Set problem: Identify all lines below that hold "before" and collect them.

Material provided:
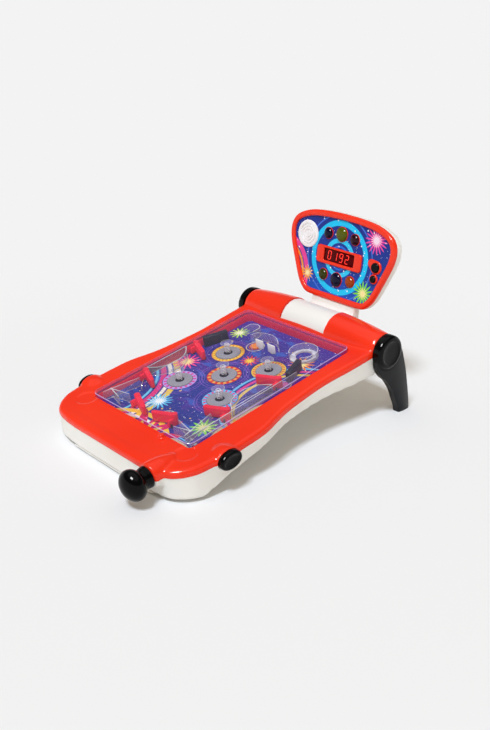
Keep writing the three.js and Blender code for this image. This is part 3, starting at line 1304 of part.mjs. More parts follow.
function headPanel() {
  const floorY = FACE_Y + RECESS - STAND;
  const range = [floorY - PANEL_THICK, floorY];
  const through = [0, BACK_Y];
  const sheet = acrossY(insetLoop(headOutline(), RECESS_INSET + FIT), range);
  const holes = [
    ...DOMES.map(([place, radius]) => pinAt(radius + DOME_RIM + 2 * FIT, place, through)),
    acrossY(frameLoop(FIT), through),
    kidney(FIT, through),
    pinAt(SPEAKER_SPIGOT + FIT, SPEAKER, through),
  ];
  return cut(sheet, ...holes);
}

function displayWindow() {
  const pane = acrossY(windowLoop(0), [WINDOW_FRONT_Y, BACK_Y + STAND + LENS_PLATE]);
  const flange = acrossY(windowLoop(WINDOW_FLANGE), [BACK_Y + STAND, BACK_Y + STAND + LENS_PLATE]);
  return pane.add(flange);
}

function lampLens() {
  const range = [BACK_Y + STAND, BACK_Y + STAND + LENS_PLATE];
  const plateLoop = roundedBox([-LENS_PLATE_HALF_X, LENS_PLATE_HALF_X], LENS_PLATE_Z, LENS_PLATE_CORNER);
  const plate = cut(acrossY(plateLoop, range), acrossY(windowLoop(WINDOW_FLANGE + FIT), [0, 2 * BACK_Y]));
  const domes = DOMES.map(([place, radius]) => {
    const curve = Array.from({ length: CORNER_STEPS + 1 }, (_, i) => {
      const angle = (QUARTER * i) / CORNER_STEPS;
      return [radius * Math.sin(angle), DOME_RIM_Y - DOME_RISE * Math.cos(angle)];
    });
    curve[0][0] = 0;
    return turned([...curve, [radius, range[1]], [0, range[1]]], "y", place, SMALL_STEPS);
  });
  return join(plate, ...domes);
}

function speakerGrille() {
  const profile = [
    [0, SPEAKER_FRONT_Y],
    [SPEAKER_RADIUS - SPEAKER_DEPTH, SPEAKER_FRONT_Y],
    [SPEAKER_RADIUS, FACE_Y + RECESS - STAND - PANEL_THICK - STAND],
    [SPEAKER_SPIGOT, FACE_Y + RECESS - STAND - PANEL_THICK - STAND],
    [SPEAKER_SPIGOT, BACK_Y],
    [0, BACK_Y],
  ];
  const disc = turned(profile, "y", SPEAKER, ROUND_STEPS);
  const grooves = SPEAKER_RINGS.map((radius) => {
    const range = [SPEAKER_FRONT_Y - FIT, SPEAKER_FRONT_Y + SPEAKER_DEPTH];
    return sleeve(radius + SPEAKER_SLOT_HALF, radius - SPEAKER_SLOT_HALF, "y", SPEAKER, range, ROUND_STEPS);
  });
  return cut(disc, ...grooves);
}

function keyCap({ x, z, radius }) {
  const flangeFront = BACK_Y + STAND;
  const profile = [
    [0, KEY_FRONT_Y],
    [radius - KEY_EDGE, KEY_FRONT_Y],
    [radius, KEY_FRONT_Y + KEY_EDGE],
    [radius, flangeFront],
    [radius + KEY_FLANGE, flangeFront],
    [radius + KEY_FLANGE, flangeFront + KEY_FLANGE_THICK],
    [0, flangeFront + KEY_FLANGE_THICK],
  ];
  return turned(profile, "y", [x, z], ROUND_STEPS);
}

// Assembly
const RED = "#e8321a";
const WHITE = "#eeeeec";
const BLACK = "#151515";
const CLEAR = "#cfd4f0";
const STEEL = "#b9bcc0";
const CELL_GREEN = "#3a6a4a";
const FLIPPER_RED = "#d81432";
const BOARD_BLUE = "#28307c";
const CIRCUIT_GREEN = "#2f6b3d";
const WINDOW_RED = "#2a0a10";
const LAMP_BROWN = "#3a2a28";

add("base_shell", baseShell(), WHITE, root);
add("battery_door", batteryDoor(), WHITE, root);
add("door_screw", doorScrew(), STEEL, root);
for (let i = 1; i <= CELL_COUNT; i += 1) {
  add("battery_" + i, cell(i), CELL_GREEN, root);
}
add("foot_left", foot(-1), BLACK, root);
add("foot_right", foot(1), BLACK, root);
add("leg_left", leg(-1), BLACK, root);
add("leg_right", leg(1), BLACK, root);

add("top_shell", topShell(), RED, deck);
add("play_tray", playTray(), BOARD_BLUE, deck);
add("clear_cover", clearCover(), CLEAR, deck);
add("circuit_board", circuitBoard(), CIRCUIT_GREEN, deck);
const springs = BUMPERS.map(bumperSpring);
springs.forEach(({ solid }, i) => add("bumper_spring_" + (i + 1), solid, STEEL, deck));
BUMPERS.forEach((place, i) => add("bumper_cap_" + (i + 1), bumperCap(place), CLEAR, deck));
FLIPPERS_LEFT.forEach((pivot, i) => add("flipper_left_" + (i + 1), flipper(pivot, -1), FLIPPER_RED, deck));
FLIPPERS_RIGHT.forEach((pivot, i) => add("flipper_right_" + (i + 1), flipper(pivot, 1), FLIPPER_RED, deck));
add("push_bar_left", pushBar(FLIPPERS_LEFT, -1), BLACK, deck);
add("push_bar_right", pushBar(FLIPPERS_RIGHT, 1), BLACK, deck);
add("button_cap_left", buttonCap(-1), BLACK, deck);
add("button_cap_right", buttonCap(1), BLACK, deck);
add("return_spring_left", returnSpring(-1), STEEL, deck);
add("return_spring_right", returnSpring(1), STEEL, deck);
add("plunger_knob", plungerKnob(), BLACK, deck);
add("plunger_rod", plungerRod(), STEEL, deck);
add("plunger_spring", plungerSpring(), STEEL, deck);
add("steel_ball", steelBall(), STEEL, deck);
add("guide_hood", guideWall(backLine(HOOD_CENTRE, HOOD_LINE)), CLEAR, deck);
add("guide_arch", guideWall(smooth(backLine(ARCH_CENTRE, ARCH_LINE), SMALL_STEPS)), CLEAR, deck);
add("guide_left", sideGuide(-1), CLEAR, deck);
add("guide_right", sideGuide(1), CLEAR, deck);
add("guide_front_left", fanGuide(-1), CLEAR, deck);
add("guide_front_right", fanGuide(1), CLEAR, deck);
add("vortex_cup", vortexCup(), CLEAR, deck);
const laneLine = [
  [LANE_WALL_X, WELL_FRONT + LANE_BACK],
  [LANE_WALL_X, WELL_BACK - LANE_AHEAD],
];
add("lane_wall", guideWall(laneLine), CLEAR, deck);
add("deflector_left", deflector(-1, DEFLECTOR_LEFT_IN), BLACK, deck);
add("deflector_right", deflector(1, DEFLECTOR_RIGHT_IN), BLACK, deck);
TARGET_X.forEach((x, i) => add(["target_left", "target_right"][i], target(x), WHITE, deck));

add("head_case", headCase(), WHITE, head);
add("head_bezel", headBezel(), RED, head);
add("head_panel", headPanel(), BOARD_BLUE, head);
add("display_window", displayWindow(), WINDOW_RED, head);
add("lamp_lens", lampLens(), LAMP_BROWN, head);
add("speaker_grille", speakerGrille(), WHITE, head);
add("start_button", keyCap(START), BLACK, head);
add("mode_button", keyCap(MODE), BLACK, head);

// The origin is the middle of the bottom of the whole.
root.updateMatrixWorld(true);
const whole = new THREE.Box3().setFromObject(root, true);
const middle = whole.getCenter(new THREE.Vector3());
root.position.set(-middle.x, -middle.y, -whole.min.z);
root.updateMatrixWorld(true);

const places = {
  spring_gap_mm: Math.min(...springs.map(({ gap }) => gap)),
  whole_mm: whole.getSize(new THREE.Vector3()).toArray(),
  shift_mm: root.position.toArray(),
  key_travel_mm: KEY_TRAVEL,
};
console.log(JSON.stringify(places));

export default root;
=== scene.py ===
"""Looks of the tabletop pinball game: shells, clear play cover, printed board, score head and materials."""

import math

import bmesh
import bpy
from mathutils import Matrix, Vector

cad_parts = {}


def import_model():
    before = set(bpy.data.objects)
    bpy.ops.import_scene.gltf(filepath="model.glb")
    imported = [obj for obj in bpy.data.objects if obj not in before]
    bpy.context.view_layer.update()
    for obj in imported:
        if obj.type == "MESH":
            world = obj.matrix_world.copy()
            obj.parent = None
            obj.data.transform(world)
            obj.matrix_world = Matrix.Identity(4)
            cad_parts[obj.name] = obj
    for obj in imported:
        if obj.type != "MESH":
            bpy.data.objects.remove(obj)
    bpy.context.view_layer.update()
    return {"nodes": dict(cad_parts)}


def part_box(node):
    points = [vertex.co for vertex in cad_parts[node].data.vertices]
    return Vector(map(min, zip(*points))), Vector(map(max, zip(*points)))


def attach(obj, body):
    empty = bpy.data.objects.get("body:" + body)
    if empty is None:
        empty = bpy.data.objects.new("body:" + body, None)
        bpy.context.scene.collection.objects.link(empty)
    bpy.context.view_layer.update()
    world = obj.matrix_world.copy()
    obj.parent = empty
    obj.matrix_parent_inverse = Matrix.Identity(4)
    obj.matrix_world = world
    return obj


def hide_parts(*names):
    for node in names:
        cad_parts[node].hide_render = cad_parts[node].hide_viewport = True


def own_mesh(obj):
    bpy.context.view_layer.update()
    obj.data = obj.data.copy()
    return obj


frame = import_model()

# Places. Lengths are in millimetres until a piece is placed.
MM = 0.001
SLOPE = math.radians(9.85)
LEAN = math.radians(7.955)
FOOT_MIDDLE_Y = -124
TUBE_Y = 237.8985
TUBE_Z = 101.6952
TUBE_HALF = 134.9
DECK_Z = 55.7
SEAM_H = 4.4
SEAM_GAP = 0.15

# Steps in which a large, a middling and a small round piece is spun
SPIN_LARGE = 96
SPIN_MIDDLE = 72
SPIN_SMALL = 48


def level_shift():
    """How far the level frame's Y lies from the model's, read from a front foot."""
    low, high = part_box("foot_left")
    return (low[1] + high[1]) / 2 / MM - FOOT_MIDDLE_Y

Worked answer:
    before = set(bpy.data.objects)
    imported = [obj for obj in bpy.data.objects if obj not in before]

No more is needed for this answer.